The Motheo Technical Vocational Education and Training (TVET) college in the Free State has taken a significant step towards accountability by signing an Acknowledgement of Debt (AoD) agreement with the Special Investigating Unit (SIU). According to SANews, this agreement results from the SIU’s ongoing investigation into the NSFAS money.
The college has willingly committed to repaying an amount totalling R38,686,477.10 to NSFAS. These funds, categorised as unallocated, span from 2017 to 2022. Unallocated funds refer to monies intended for students who met the funding criteria but either changed institutions or deregistered. According to the regulations, these funds should have been returned to NSFAS after the specified period.
To fulfil this commitment, Motheo TVET College will make monthly instalments of R855,679.91 over 60 months. Notably, this is the first AoD agreement signed between the SIU and an institution of higher learning since the initiation of the investigation.
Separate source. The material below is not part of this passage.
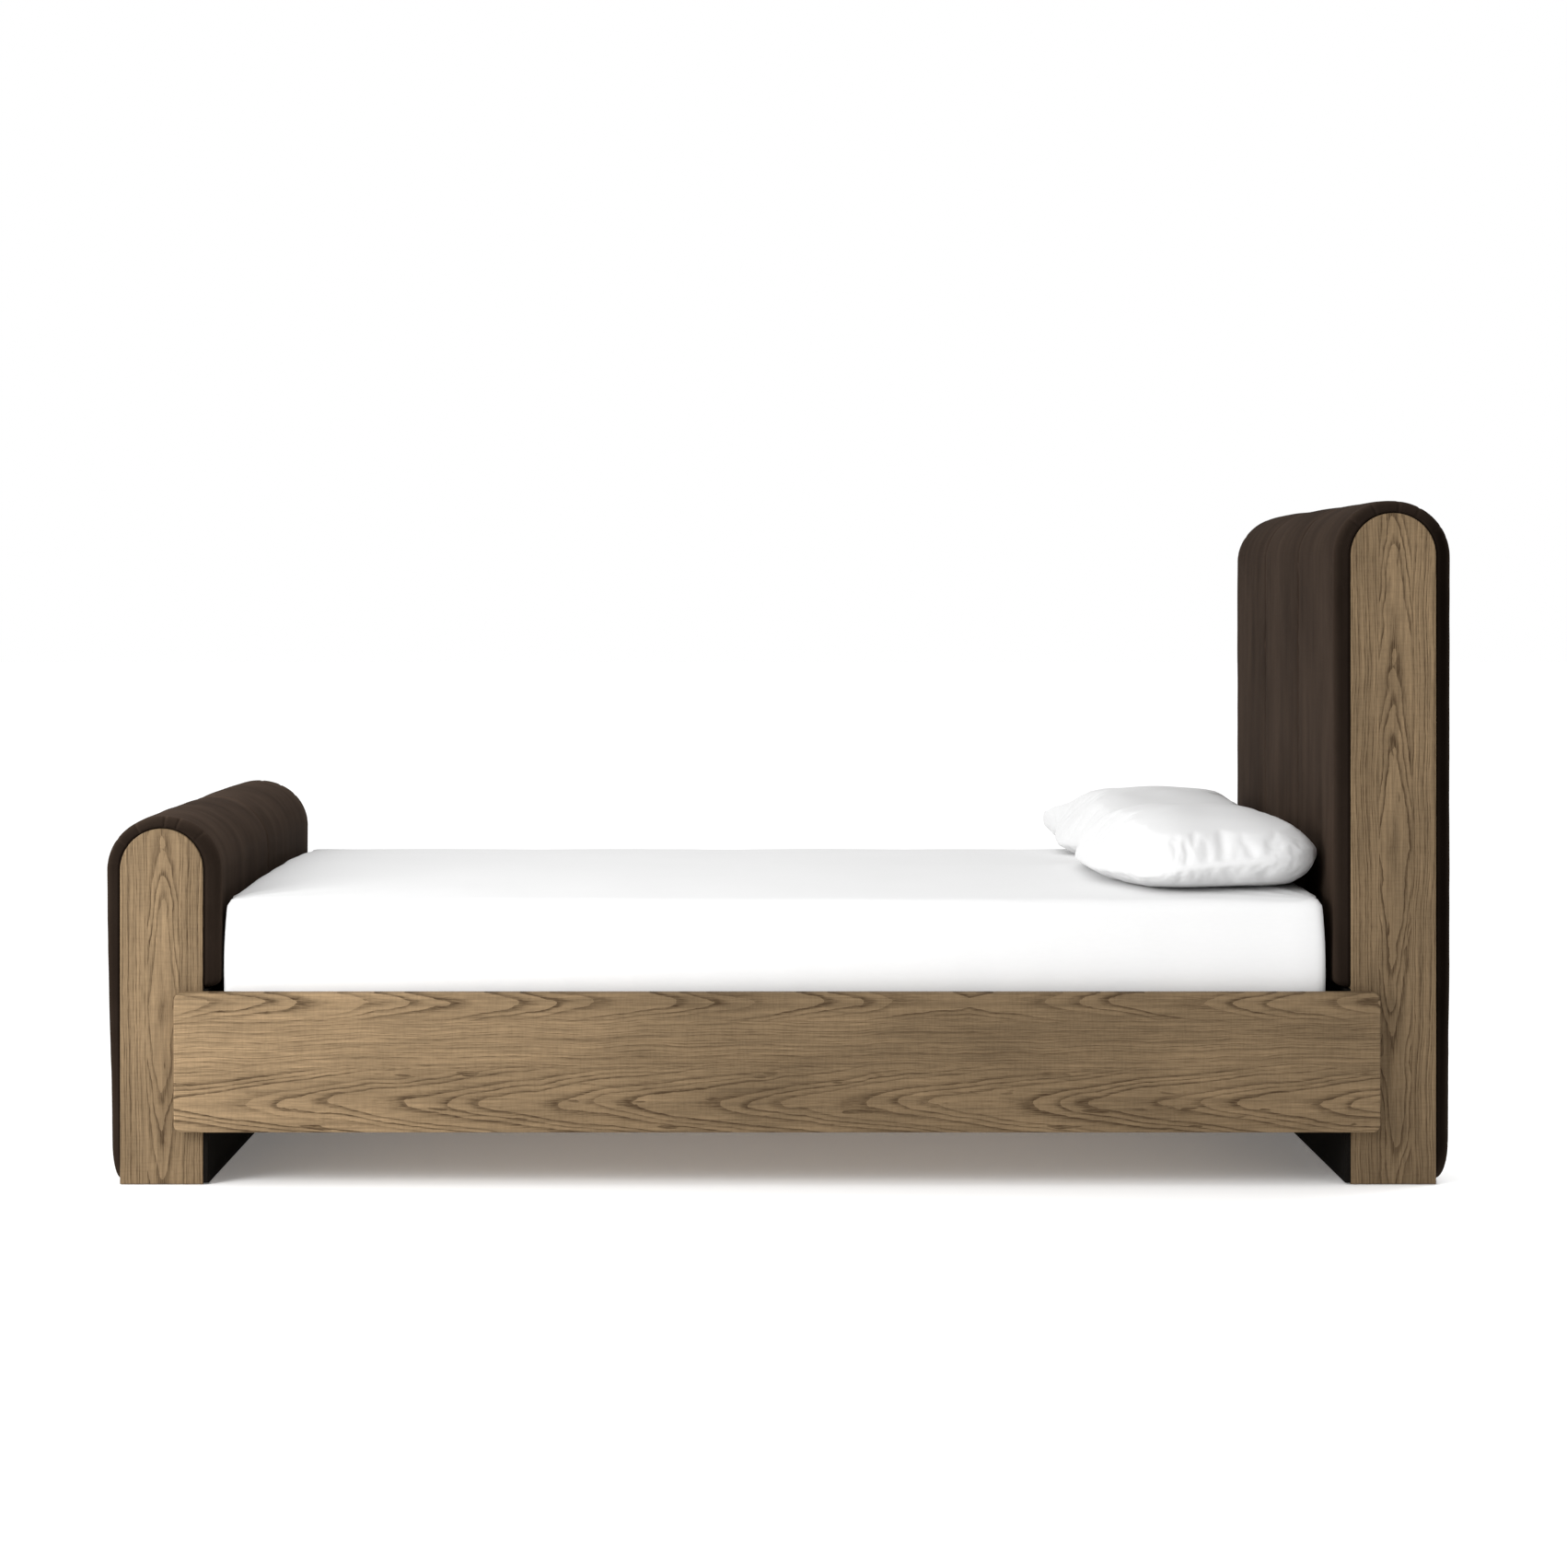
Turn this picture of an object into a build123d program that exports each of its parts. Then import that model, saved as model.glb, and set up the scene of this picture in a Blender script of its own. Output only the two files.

Encouraged by this progress, the SIU is urging other higher learning institutions to step forward and reimburse unallocated NSFAS money owed to NSFAS. Thus far, the SIU has successfully recovered over R421.3 million from various higher learning institutions.
The SIU’s preliminary investigation has raised concerns about allocating NSFAS money to individuals who did not meet the qualification criteria, potentially amounting to more than R5 billion.
Empowered by Proclamation R88 of 2022, the SIU is authorised to scrutinise allegations of corruption and maladministration within NSFAS to recover any financial losses incurred by the State due to corruption or negligence.
The SIU retains the authority to initiate civil action in the High Court or a Special Tribunal to rectify any misconduct discovered during investigations linked to corruption, fraud, or maladministration.
By the Special Investigating Units and Special Tribunals Act 74 of 1996, the SIU will also refer any evidence of criminal conduct uncovered during its investigations to the National Prosecuting Authority (NPA) for further legal action.